Astronomy and Astrophysics – Astrophysics
Scientific paper
Jan 2001
adsabs.harvard.edu/cgi-bin/nph-data_query?bibcode=2001icar..149..210c&link_type=abstract
Icarus, Volume 149, Issue 1, pp. 210-221 (2001).
Astronomy and Astrophysics
Astrophysics
6
Scientific paper
It is commonly accepted that the formation of asteroid families is the consequence of catastrophic impacts on former {parent bodies} (K. Hirayama, Proc. Imp. Acad. Tokyo 9, 482-485, 1933). But to reproduce the puzzling steep size distributions of the currently known asteroid families has been, up to now, a task in which recent modeling techniques of fragmentation have typically failed. The role of geometric constraints in the production of fragments in asteroidal collisions is an issue that has been investigated in recent times only by Tanga et al. (Icarus 141, 65-78, 1999) and that might give some insight into the understanding of high-velocity collisional processes. Improvements to the approach by Tanga et al. are introduced in the present work in order to take into account in a more realistic way the different shapes that the largest remnants may have when formed in high-velocity collisional events involving spherical parent bodies.
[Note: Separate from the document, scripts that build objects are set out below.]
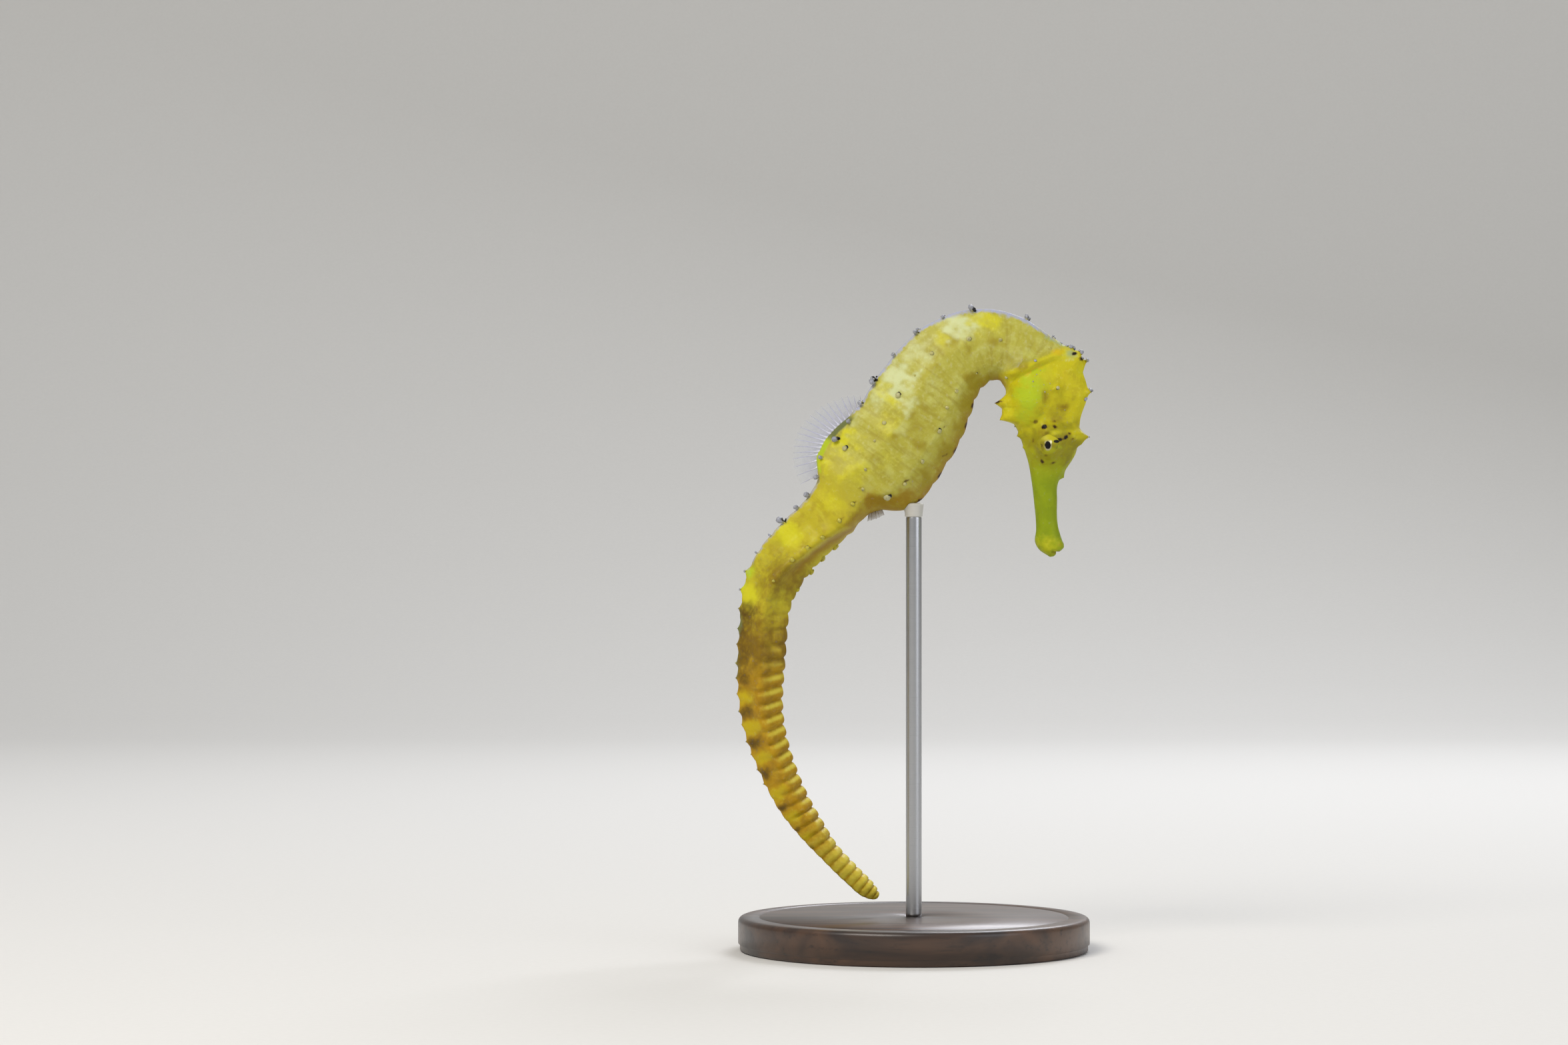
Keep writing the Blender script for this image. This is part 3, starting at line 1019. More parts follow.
# Bare, slightly waxy skin, thinner and paler than the body's, so light shows through its rim.
waxy_knob, tree, place = new_material("waxy_knob_skin")
up_knob, ahead, black, green, white = (
    add_node(tree, "ShaderNodeAttribute", attribute_name=f"knob_{label}").outputs["Fac"]
    for label in ("up", "ahead", "black", "green", "white")
)
speck = add_node(tree, "ShaderNodeTexNoise", {"Vector": place, "Scale": 2200.0, "Detail": 2.0})
specked = add_node(tree, "ShaderNodeMapRange", {
    "Value": speck, "From Min": 0.48, "From Max": 0.72, "To Max": 0.6})
paler_up = add_node(tree, "ShaderNodeMapRange", {
    "Value": up_knob, "From Min": 0.1, "From Max": 0.5}, interpolation_type="SMOOTHSTEP")
lilac = add_node(tree, "ShaderNodeMapRange", {"Value": white, "From Min": 0.9})
leafy = add_node(tree, "ShaderNodeMapRange", {
    "Value": up_knob, "From Min": 0.5, "From Max": 0.8, "To Min": 1.0, "To Max": 0.0})
foot = add_node(tree, "ShaderNodeMapRange", {
    "Value": up_knob, "From Min": 0.8, "From Max": 0.55}, interpolation_type="SMOOTHSTEP")
ahead_side = add_node(tree, "ShaderNodeMapRange", {
    "Value": ahead, "From Min": 0.2, "From Max": 0.5}, interpolation_type="SMOOTHSTEP")
add_node(tree, "ShaderNodeOutputMaterial", {
    "Surface": add_node(tree, "ShaderNodeBsdfPrincipled", {
        "Base Color": painted(
            "#bdb22a", ("#b3b08a", white, paler_up), ("#9b9da8", lilac, paler_up),
            ("#6b6a58", specked), ("#bcc41c", green, leafy), ("#120d0c", foot, ahead_side, black),
        ),
        "Roughness": 0.35, "IOR": 1.38, "Subsurface Weight": 0.3, "Coat Weight": 0.2,
        "Subsurface Radius": (1.0, 0.8, 0.6), "Subsurface Scale": 0.0004,
    }),
})


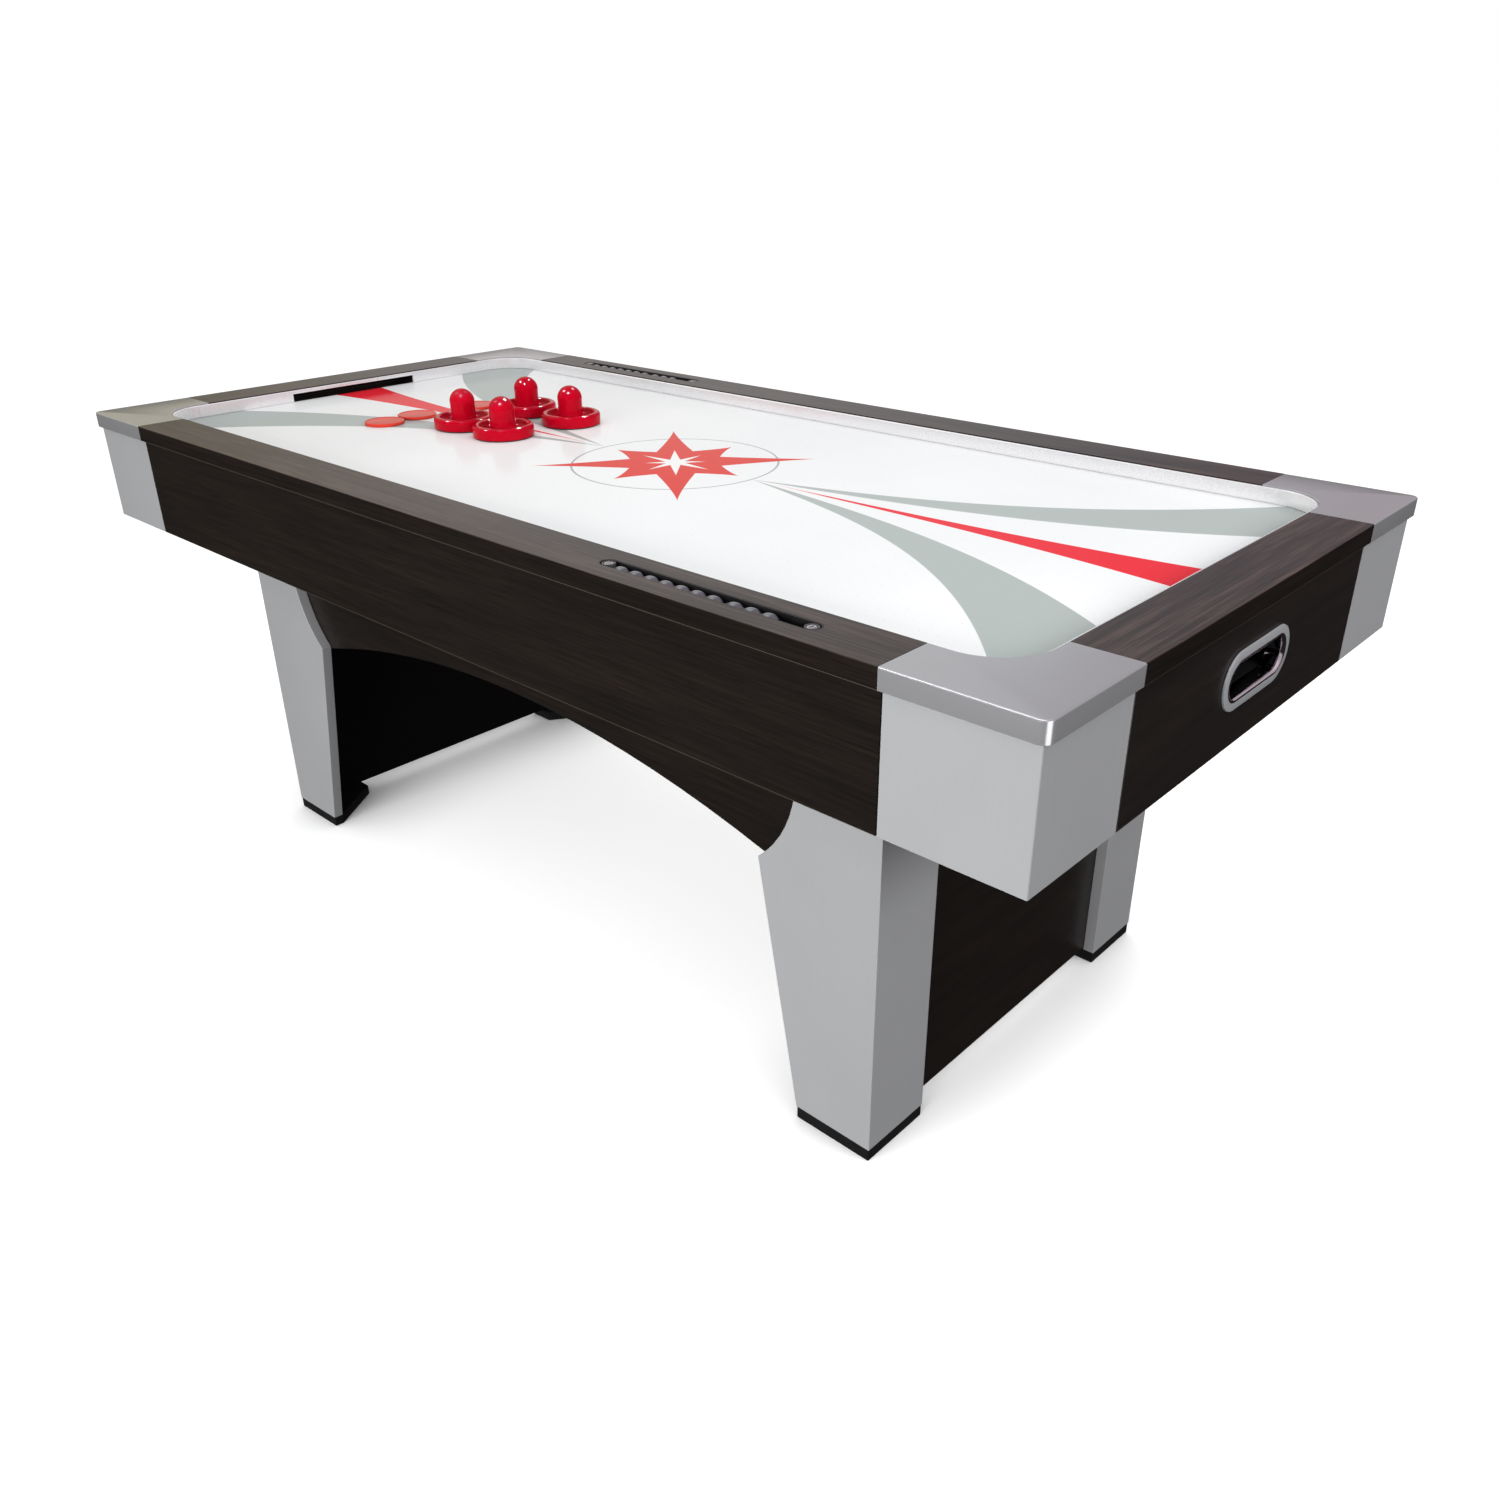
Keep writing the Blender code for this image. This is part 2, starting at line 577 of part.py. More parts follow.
def build_legs():
    """Four L-shaped legs on black pads."""
    for side_y, sign_y in SIDES_Y.items():
        for side_x, sign_x in SIDES_X.items():
            corner = side_y + "_" + side_x
            front = flipped(leg_front_outline(), sign_x, 1)
            depth = sorted((sign_y * LEG_Y, sign_y * (LEG_Y - LEG_BOARD)))
            leg = prism("leg_" + corner, front, *depth, 'Y', SILVER)
            xs = sorted((sign_x * LEG_X, sign_x * (LEG_X - LEG_BOARD)))
            ys = sorted((sign_y * LEG_Y, sign_y * (LEG_Y - LEG_SIDE_WIDTH)))
            side = boxes("leg_side_" + corner, [((xs[0], ys[0], FOOT_HEIGHT + GAP), (xs[1], ys[1], LEG_TOP))])
            combine(leg, side, 'UNION')
            foot = flipped(foot_outline(), sign_x, sign_y)
            prism("foot_pad_" + corner, foot, 0, FOOT_HEIGHT, 'Z', BLACK)


def arch_outline():
    """Board between two legs, in X and Z, with an arched lower edge."""
    half_span = LEG_X - KNEE_WIDTH - ARCH_END_GAP
    rise = ARCH_CROWN - ARCH_SPRING
    radius = (half_span ** 2 + rise ** 2) / (2 * rise)
    reach = math.degrees(math.asin(half_span / radius))
    half = PANEL_X - LEG_BOARD - GAP
    curve = arc((0, ARCH_CROWN - radius), radius, 90 + reach, 90 - reach, 20)
    return [(-half, ARCH_SPRING)] + curve + [(half, ARCH_SPRING), (half, LEG_TOP), (-half, LEG_TOP)]


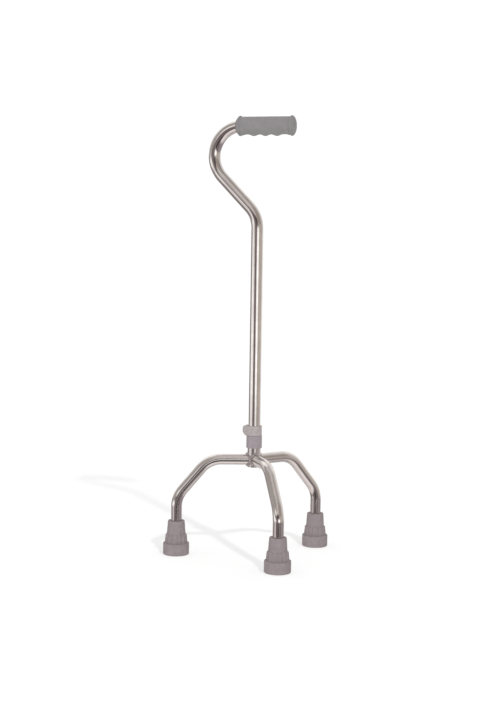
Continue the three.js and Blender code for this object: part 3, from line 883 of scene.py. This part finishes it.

We also consider the case in which the parent body and the largest remnant are cubes and the fragments are (a) cubes and (b) parallelepipeds, instead of spheres. A somewhat uniform power-law behavior in the size distributions of the randomly generated fragments is found in the numerical simulations-not detected by Tanga et al.-and an analytical derivation of the upper limit to the corresponding exponent is given. Further improvements are introduced in the model in order to refine it and allow any fragment to develop any shape and to account for the fact that fragments form more or less at the same time, not sequentially. Finally, the results of the refined model are compared with the size distributions of the observed actual main belt asteroid families, and encouraging agreement is obtained in most cases.